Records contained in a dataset
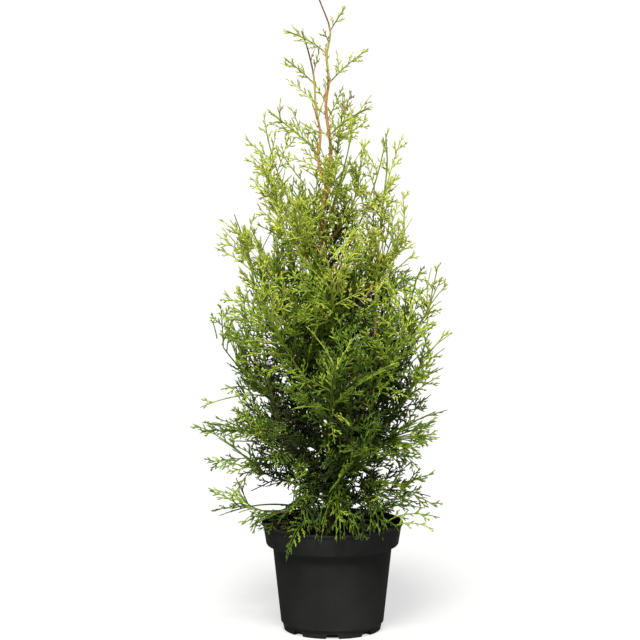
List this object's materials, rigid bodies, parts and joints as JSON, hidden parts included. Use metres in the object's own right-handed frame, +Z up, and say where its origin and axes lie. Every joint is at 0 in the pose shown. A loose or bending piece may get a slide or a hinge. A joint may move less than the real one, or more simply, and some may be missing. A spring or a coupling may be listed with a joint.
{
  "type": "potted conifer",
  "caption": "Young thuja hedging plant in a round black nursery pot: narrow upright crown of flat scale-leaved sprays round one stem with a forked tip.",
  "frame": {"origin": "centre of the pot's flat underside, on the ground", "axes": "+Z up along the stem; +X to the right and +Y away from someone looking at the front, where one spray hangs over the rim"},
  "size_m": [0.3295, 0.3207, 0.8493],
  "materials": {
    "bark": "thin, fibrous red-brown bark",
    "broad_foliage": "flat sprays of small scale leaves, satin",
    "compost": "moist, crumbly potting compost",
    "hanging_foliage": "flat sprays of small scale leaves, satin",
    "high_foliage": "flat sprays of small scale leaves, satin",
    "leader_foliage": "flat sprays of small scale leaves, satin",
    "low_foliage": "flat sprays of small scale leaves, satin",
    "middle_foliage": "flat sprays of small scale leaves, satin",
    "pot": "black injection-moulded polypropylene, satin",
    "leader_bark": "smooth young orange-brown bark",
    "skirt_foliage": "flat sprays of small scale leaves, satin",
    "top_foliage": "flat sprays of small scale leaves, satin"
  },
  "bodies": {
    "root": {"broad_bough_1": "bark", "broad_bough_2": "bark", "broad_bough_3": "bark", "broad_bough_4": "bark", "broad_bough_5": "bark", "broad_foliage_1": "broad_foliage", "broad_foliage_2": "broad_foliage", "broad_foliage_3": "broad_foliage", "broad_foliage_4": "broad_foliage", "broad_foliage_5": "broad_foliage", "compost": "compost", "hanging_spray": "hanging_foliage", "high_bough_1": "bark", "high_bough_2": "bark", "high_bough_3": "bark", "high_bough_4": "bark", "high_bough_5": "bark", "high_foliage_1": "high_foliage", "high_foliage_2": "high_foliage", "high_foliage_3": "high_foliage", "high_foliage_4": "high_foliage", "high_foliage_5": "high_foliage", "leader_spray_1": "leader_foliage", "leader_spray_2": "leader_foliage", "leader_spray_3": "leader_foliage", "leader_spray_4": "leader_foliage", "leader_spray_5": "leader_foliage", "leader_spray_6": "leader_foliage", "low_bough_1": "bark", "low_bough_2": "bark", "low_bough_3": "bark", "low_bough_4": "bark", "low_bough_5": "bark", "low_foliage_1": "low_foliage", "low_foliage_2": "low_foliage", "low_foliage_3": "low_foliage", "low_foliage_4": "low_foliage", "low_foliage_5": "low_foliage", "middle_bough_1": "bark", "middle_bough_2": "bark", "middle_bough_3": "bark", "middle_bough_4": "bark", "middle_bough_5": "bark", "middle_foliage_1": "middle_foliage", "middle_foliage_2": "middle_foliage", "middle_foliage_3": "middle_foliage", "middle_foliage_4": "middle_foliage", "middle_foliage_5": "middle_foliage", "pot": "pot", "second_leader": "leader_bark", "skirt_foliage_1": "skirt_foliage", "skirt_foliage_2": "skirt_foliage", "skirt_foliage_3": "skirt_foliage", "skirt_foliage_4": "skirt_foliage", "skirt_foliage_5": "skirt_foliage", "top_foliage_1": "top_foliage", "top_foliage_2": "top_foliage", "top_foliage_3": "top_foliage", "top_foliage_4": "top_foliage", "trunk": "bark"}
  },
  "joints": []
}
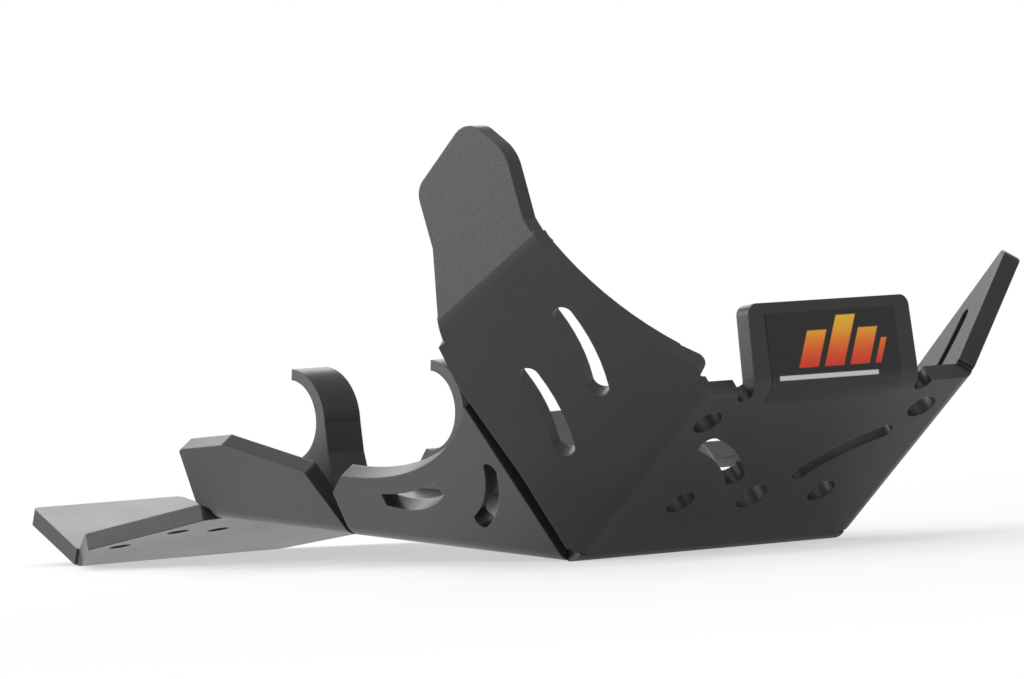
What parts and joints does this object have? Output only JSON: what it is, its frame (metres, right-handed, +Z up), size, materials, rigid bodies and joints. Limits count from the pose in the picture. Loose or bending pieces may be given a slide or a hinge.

### [Work to be completed]
Set out the complete listing exactly as shown.

### [Answer to this exercise]
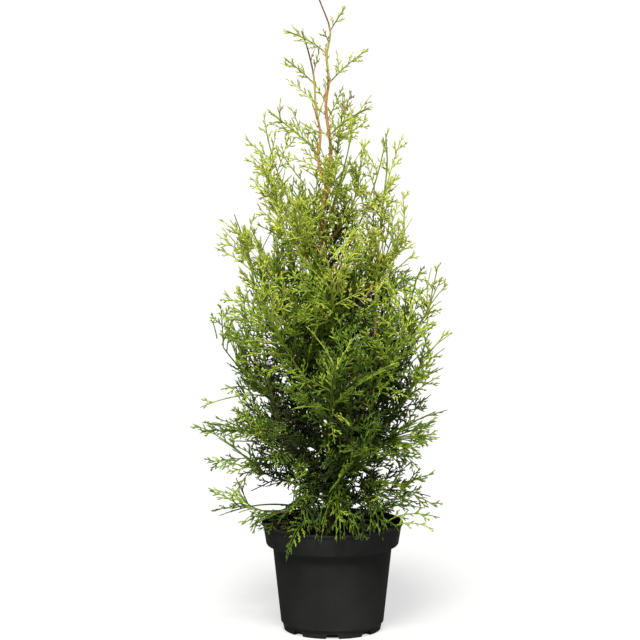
List this object's materials, rigid bodies, parts and joints as JSON, hidden parts included. Use metres in the object's own right-handed frame, +Z up, and say where its origin and axes lie. Every joint is at 0 in the pose shown. A loose or bending piece may get a slide or a hinge. A joint may move less than the real one, or more simply, and some may be missing. A spring or a coupling may be listed with a joint.
{
  "type": "potted conifer",
  "caption": "Young thuja hedging plant in a round black nursery pot: narrow upright crown of flat scale-leaved sprays round one stem with a forked tip.",
  "frame": {"origin": "centre of the pot's flat underside, on the ground", "axes": "+Z up along the stem; +X to the right and +Y away from someone looking at the front, where one spray hangs over the rim"},
  "size_m": [0.3295, 0.3207, 0.8493],
  "materials": {
    "bark": "thin, fibrous red-brown bark",
    "broad_foliage": "flat sprays of small scale leaves, satin",
    "compost": "moist, crumbly potting compost",
    "hanging_foliage": "flat sprays of small scale leaves, satin",
    "high_foliage": "flat sprays of small scale leaves, satin",
    "leader_foliage": "flat sprays of small scale leaves, satin",
    "low_foliage": "flat sprays of small scale leaves, satin",
    "middle_foliage": "flat sprays of small scale leaves, satin",
    "pot": "black injection-moulded polypropylene, satin",
    "leader_bark": "smooth young orange-brown bark",
    "skirt_foliage": "flat sprays of small scale leaves, satin",
    "top_foliage": "flat sprays of small scale leaves, satin"
  },
  "bodies": {
    "root": {"broad_bough_1": "bark", "broad_bough_2": "bark", "broad_bough_3": "bark", "broad_bough_4": "bark", "broad_bough_5": "bark", "broad_foliage_1": "broad_foliage", "broad_foliage_2": "broad_foliage", "broad_foliage_3": "broad_foliage", "broad_foliage_4": "broad_foliage", "broad_foliage_5": "broad_foliage", "compost": "compost", "hanging_spray": "hanging_foliage", "high_bough_1": "bark", "high_bough_2": "bark", "high_bough_3": "bark", "high_bough_4": "bark", "high_bough_5": "bark", "high_foliage_1": "high_foliage", "high_foliage_2": "high_foliage", "high_foliage_3": "high_foliage", "high_foliage_4": "high_foliage", "high_foliage_5": "high_foliage", "leader_spray_1": "leader_foliage", "leader_spray_2": "leader_foliage", "leader_spray_3": "leader_foliage", "leader_spray_4": "leader_foliage", "leader_spray_5": "leader_foliage", "leader_spray_6": "leader_foliage", "low_bough_1": "bark", "low_bough_2": "bark", "low_bough_3": "bark", "low_bough_4": "bark", "low_bough_5": "bark", "low_foliage_1": "low_foliage", "low_foliage_2": "low_foliage", "low_foliage_3": "low_foliage", "low_foliage_4": "low_foliage", "low_foliage_5": "low_foliage", "middle_bough_1": "bark", "middle_bough_2": "bark", "middle_bough_3": "bark", "middle_bough_4": "bark", "middle_bough_5": "bark", "middle_foliage_1": "middle_foliage", "middle_foliage_2": "middle_foliage", "middle_foliage_3": "middle_foliage", "middle_foliage_4": "middle_foliage", "middle_foliage_5": "middle_foliage", "pot": "pot", "second_leader": "leader_bark", "skirt_foliage_1": "skirt_foliage", "skirt_foliage_2": "skirt_foliage", "skirt_foliage_3": "skirt_foliage", "skirt_foliage_4": "skirt_foliage", "skirt_foliage_5": "skirt_foliage", "top_foliage_1": "top_foliage", "top_foliage_2": "top_foliage", "top_foliage_3": "top_foliage", "top_foliage_4": "top_foliage", "trunk": "bark"}
  },
  "joints": []
}
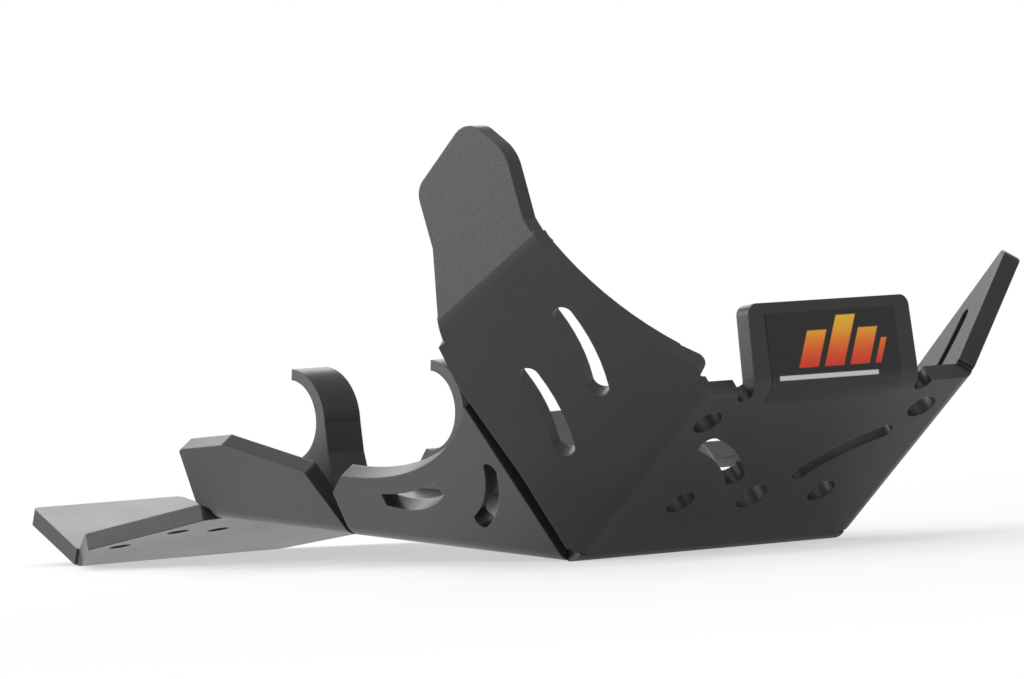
What parts and joints does this object have? Output only JSON: what it is, its frame (metres, right-handed, +Z up), size, materials, rigid bodies and joints. Limits count from the pose in the picture. Loose or bending pieces may be given a slide or a hinge.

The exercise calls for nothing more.